Start of DATA TO PROCESS

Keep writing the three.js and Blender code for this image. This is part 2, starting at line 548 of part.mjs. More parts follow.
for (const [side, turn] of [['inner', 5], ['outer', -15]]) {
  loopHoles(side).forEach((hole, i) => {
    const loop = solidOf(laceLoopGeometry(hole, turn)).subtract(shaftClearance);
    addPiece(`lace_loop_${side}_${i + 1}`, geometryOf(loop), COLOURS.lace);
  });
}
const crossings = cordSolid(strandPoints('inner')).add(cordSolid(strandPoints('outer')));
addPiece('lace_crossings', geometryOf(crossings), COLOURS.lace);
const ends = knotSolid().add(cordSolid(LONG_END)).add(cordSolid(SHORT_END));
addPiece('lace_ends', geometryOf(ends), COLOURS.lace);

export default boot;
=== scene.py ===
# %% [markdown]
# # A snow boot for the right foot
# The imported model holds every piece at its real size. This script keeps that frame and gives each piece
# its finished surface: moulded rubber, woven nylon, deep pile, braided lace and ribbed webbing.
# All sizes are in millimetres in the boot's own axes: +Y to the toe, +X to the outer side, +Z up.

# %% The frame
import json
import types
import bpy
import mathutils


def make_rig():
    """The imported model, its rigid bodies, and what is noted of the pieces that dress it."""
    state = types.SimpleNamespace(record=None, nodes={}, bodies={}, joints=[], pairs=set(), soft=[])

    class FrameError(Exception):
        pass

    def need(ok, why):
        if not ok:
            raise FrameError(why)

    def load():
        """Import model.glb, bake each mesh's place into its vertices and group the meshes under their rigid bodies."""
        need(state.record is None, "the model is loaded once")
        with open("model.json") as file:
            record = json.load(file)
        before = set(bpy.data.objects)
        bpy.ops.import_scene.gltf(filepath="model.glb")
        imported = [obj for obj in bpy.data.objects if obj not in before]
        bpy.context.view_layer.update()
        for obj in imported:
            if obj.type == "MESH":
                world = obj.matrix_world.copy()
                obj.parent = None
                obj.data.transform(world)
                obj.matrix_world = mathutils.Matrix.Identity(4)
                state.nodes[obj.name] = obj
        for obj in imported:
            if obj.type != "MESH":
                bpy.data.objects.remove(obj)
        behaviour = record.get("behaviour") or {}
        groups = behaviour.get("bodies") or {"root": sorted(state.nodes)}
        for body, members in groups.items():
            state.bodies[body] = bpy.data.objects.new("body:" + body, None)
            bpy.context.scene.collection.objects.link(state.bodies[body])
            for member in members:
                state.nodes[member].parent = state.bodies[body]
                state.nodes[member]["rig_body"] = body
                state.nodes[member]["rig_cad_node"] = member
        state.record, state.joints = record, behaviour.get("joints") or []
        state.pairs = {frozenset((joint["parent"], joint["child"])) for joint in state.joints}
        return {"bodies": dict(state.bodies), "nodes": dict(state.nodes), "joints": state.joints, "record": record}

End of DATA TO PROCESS
Start of DATA TO PROCESS

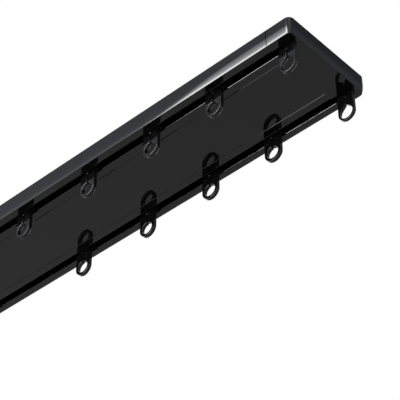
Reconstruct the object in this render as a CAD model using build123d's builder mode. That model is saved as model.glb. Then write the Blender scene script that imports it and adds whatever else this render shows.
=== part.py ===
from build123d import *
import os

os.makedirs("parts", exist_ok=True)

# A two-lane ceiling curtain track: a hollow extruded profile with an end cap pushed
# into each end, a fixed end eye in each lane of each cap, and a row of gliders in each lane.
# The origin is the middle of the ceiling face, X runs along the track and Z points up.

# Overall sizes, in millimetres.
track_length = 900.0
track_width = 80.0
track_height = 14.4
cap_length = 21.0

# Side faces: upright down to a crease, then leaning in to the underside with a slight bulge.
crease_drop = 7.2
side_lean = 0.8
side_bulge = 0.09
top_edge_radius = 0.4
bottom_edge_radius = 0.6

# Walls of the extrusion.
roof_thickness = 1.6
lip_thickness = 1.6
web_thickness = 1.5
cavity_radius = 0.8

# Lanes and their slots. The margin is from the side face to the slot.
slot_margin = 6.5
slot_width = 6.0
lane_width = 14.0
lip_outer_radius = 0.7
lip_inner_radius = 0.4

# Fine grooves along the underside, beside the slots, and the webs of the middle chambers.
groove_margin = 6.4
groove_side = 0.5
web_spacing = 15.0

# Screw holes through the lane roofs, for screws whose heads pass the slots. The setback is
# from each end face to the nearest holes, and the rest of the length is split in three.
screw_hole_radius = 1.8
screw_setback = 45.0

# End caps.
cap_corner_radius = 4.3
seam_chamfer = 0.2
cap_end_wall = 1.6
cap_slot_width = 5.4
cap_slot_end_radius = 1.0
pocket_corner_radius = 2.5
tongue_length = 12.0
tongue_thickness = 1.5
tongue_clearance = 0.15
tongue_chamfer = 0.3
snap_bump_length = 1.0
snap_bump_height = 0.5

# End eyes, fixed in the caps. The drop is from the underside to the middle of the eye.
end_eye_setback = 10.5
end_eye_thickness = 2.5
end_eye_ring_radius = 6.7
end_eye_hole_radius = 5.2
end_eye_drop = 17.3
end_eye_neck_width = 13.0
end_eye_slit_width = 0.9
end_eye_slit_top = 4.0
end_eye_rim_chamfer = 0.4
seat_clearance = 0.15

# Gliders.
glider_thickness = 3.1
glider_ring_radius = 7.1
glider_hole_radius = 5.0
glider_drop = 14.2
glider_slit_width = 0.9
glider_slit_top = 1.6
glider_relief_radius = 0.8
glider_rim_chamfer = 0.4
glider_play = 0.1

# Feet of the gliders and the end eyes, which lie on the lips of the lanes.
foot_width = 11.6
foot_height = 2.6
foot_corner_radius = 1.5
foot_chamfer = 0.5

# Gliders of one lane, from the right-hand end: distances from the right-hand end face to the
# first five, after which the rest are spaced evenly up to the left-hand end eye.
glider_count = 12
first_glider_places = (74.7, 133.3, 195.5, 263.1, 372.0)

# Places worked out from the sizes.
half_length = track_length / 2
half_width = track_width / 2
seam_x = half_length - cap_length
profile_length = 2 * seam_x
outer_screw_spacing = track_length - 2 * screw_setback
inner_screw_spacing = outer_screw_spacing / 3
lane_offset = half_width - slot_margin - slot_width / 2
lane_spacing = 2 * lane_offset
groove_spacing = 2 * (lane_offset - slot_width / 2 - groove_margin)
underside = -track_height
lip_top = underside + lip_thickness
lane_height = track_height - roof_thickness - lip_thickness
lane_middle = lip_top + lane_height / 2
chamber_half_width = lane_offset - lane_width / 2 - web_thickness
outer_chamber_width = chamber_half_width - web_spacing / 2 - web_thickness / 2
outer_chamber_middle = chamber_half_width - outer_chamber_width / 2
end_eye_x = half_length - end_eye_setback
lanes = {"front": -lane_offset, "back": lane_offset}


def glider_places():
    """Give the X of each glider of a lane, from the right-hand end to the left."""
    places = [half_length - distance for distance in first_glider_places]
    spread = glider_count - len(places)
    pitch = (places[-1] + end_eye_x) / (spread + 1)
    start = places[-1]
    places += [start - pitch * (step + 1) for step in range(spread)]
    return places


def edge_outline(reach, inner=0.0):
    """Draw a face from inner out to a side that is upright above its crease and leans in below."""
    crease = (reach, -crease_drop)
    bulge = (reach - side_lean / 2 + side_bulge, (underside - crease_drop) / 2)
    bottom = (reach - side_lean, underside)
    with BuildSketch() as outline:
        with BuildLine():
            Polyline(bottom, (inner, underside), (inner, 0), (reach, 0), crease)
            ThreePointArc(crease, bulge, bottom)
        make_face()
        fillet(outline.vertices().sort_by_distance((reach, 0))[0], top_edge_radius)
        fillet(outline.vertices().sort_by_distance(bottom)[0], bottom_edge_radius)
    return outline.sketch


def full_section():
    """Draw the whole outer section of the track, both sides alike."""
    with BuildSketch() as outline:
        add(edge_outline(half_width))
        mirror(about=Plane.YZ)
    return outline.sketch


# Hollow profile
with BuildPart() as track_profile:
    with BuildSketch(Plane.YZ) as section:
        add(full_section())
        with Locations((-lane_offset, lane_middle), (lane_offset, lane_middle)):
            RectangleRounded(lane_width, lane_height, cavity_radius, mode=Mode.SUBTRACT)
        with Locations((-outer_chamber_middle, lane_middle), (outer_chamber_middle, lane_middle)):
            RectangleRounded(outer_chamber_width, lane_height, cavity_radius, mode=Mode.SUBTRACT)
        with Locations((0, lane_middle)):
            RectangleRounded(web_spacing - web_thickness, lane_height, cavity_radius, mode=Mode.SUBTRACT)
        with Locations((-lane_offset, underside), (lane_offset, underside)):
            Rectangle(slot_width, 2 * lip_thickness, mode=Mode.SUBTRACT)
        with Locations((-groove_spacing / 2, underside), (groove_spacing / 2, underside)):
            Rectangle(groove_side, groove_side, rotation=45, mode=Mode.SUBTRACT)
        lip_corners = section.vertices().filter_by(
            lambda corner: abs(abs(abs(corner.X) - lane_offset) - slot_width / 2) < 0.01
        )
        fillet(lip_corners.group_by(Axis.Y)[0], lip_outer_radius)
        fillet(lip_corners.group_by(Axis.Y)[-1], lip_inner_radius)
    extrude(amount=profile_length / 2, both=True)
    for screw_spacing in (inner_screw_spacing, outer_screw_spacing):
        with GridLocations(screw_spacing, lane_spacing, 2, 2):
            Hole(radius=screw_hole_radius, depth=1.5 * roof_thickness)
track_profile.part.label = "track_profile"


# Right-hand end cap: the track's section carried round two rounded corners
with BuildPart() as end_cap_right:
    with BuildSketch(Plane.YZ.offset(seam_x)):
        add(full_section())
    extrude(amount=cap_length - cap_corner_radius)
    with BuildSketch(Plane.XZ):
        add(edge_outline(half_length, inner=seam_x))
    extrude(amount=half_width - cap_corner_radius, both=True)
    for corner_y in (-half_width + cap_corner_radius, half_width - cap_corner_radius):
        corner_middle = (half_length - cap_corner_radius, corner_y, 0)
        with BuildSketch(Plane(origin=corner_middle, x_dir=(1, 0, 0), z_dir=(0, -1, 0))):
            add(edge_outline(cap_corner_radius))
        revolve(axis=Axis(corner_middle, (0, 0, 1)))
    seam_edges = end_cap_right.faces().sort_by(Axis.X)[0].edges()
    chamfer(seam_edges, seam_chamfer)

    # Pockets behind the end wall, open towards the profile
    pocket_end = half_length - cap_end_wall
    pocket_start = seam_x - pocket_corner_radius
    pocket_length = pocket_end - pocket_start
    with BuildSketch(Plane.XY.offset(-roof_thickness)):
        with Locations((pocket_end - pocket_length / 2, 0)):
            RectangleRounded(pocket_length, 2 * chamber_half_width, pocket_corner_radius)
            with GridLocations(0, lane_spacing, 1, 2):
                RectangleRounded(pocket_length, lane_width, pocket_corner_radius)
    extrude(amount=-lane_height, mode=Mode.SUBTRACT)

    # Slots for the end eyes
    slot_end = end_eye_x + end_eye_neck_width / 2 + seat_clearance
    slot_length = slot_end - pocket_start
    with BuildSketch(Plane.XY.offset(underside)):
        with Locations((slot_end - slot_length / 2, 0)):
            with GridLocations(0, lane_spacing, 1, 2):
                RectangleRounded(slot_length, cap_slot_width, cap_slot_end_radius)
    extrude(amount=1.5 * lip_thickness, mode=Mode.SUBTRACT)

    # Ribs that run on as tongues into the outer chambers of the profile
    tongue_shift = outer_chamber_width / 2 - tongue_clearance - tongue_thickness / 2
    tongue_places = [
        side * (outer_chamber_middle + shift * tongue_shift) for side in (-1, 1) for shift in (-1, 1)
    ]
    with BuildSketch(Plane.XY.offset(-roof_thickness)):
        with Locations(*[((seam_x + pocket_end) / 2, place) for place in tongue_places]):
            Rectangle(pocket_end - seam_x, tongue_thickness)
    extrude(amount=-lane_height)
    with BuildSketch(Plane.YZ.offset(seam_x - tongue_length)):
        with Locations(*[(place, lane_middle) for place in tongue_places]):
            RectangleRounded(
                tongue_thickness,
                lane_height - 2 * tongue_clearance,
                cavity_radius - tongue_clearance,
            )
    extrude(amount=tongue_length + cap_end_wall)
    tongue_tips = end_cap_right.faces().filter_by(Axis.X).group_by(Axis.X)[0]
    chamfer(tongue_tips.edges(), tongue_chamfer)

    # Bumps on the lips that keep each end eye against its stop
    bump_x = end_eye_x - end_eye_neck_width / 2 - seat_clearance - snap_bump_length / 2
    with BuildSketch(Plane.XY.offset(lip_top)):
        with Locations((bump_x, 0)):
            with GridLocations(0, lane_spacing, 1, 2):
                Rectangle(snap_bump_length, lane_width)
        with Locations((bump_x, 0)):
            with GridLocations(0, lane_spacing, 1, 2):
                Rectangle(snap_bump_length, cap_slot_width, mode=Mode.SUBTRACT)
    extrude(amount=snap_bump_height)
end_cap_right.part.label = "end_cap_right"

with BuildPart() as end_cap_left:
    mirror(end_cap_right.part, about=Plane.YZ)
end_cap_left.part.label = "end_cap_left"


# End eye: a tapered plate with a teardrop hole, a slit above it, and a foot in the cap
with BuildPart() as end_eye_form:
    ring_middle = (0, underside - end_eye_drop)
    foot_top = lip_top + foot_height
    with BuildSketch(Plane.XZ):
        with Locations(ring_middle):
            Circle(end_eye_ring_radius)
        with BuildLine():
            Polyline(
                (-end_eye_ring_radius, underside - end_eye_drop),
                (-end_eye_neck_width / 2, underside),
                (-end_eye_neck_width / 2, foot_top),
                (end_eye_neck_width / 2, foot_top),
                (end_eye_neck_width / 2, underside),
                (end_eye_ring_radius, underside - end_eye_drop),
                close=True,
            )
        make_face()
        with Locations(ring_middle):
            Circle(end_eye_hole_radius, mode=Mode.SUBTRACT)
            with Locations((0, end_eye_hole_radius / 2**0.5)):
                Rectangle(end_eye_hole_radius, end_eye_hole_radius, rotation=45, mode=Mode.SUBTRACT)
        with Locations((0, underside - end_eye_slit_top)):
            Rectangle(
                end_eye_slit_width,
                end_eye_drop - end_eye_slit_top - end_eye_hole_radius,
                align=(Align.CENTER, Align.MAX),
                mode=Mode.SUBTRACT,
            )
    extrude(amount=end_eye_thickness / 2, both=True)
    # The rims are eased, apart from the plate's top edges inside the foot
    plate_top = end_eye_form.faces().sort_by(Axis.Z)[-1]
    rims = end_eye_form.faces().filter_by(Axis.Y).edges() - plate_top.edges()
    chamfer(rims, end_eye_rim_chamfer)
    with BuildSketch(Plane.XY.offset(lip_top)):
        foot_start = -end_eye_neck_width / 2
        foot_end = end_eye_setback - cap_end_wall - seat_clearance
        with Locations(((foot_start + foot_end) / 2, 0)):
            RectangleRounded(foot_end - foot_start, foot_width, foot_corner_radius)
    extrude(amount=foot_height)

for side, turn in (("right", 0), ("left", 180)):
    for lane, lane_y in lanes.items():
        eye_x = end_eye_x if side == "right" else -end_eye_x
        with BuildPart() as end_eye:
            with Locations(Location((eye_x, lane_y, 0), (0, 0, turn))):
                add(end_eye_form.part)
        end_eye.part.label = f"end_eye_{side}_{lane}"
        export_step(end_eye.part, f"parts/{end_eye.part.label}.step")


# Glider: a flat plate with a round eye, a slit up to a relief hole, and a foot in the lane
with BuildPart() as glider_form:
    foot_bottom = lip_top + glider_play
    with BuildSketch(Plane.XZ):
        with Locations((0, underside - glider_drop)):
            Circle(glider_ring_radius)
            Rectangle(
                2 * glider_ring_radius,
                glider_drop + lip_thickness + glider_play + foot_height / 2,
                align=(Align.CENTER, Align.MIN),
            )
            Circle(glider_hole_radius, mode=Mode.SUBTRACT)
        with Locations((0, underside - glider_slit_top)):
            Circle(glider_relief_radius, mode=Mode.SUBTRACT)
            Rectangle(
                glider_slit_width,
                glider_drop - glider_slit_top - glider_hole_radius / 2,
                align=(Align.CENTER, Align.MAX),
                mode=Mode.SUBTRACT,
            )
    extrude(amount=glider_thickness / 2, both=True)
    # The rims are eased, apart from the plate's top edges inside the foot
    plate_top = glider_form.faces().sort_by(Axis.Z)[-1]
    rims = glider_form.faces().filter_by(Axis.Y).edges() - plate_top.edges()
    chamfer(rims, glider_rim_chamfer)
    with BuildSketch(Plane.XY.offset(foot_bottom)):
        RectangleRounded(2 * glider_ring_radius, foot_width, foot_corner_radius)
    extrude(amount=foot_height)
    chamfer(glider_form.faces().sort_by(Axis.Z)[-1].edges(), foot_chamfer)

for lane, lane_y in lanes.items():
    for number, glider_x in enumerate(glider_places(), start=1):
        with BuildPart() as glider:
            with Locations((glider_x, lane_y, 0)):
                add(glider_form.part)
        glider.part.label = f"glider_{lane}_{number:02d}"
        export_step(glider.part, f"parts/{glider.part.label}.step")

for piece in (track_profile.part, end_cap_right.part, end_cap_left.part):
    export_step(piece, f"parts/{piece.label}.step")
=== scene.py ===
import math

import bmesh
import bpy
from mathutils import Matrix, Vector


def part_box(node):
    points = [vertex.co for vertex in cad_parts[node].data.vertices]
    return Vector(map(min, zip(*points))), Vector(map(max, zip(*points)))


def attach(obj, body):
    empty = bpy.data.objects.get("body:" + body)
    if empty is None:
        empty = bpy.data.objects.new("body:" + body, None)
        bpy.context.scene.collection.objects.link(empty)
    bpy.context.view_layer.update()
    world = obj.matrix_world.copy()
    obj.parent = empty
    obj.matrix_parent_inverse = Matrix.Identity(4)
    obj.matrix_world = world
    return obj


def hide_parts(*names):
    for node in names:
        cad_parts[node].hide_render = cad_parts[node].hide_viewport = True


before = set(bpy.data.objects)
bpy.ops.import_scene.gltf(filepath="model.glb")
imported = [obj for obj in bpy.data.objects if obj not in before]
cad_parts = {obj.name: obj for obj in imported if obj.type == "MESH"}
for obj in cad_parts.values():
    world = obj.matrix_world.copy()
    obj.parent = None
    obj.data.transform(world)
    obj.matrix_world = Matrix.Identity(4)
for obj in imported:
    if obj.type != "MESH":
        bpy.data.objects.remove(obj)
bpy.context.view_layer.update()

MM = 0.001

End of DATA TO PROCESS

Output only the lines from the one containing "for piece in" through the one containing "obj.parent = empty", inclusive, exactly as written.

RESPONSE TO THIS TASK:
for piece in (track_profile.part, end_cap_right.part, end_cap_left.part):
    export_step(piece, f"parts/{piece.label}.step")
=== scene.py ===
import math

import bmesh
import bpy
from mathutils import Matrix, Vector


def part_box(node):
    points = [vertex.co for vertex in cad_parts[node].data.vertices]
    return Vector(map(min, zip(*points))), Vector(map(max, zip(*points)))


def attach(obj, body):
    empty = bpy.data.objects.get("body:" + body)
    if empty is None:
        empty = bpy.data.objects.new("body:" + body, None)
        bpy.context.scene.collection.objects.link(empty)
    bpy.context.view_layer.update()
    world = obj.matrix_world.copy()
    obj.parent = empty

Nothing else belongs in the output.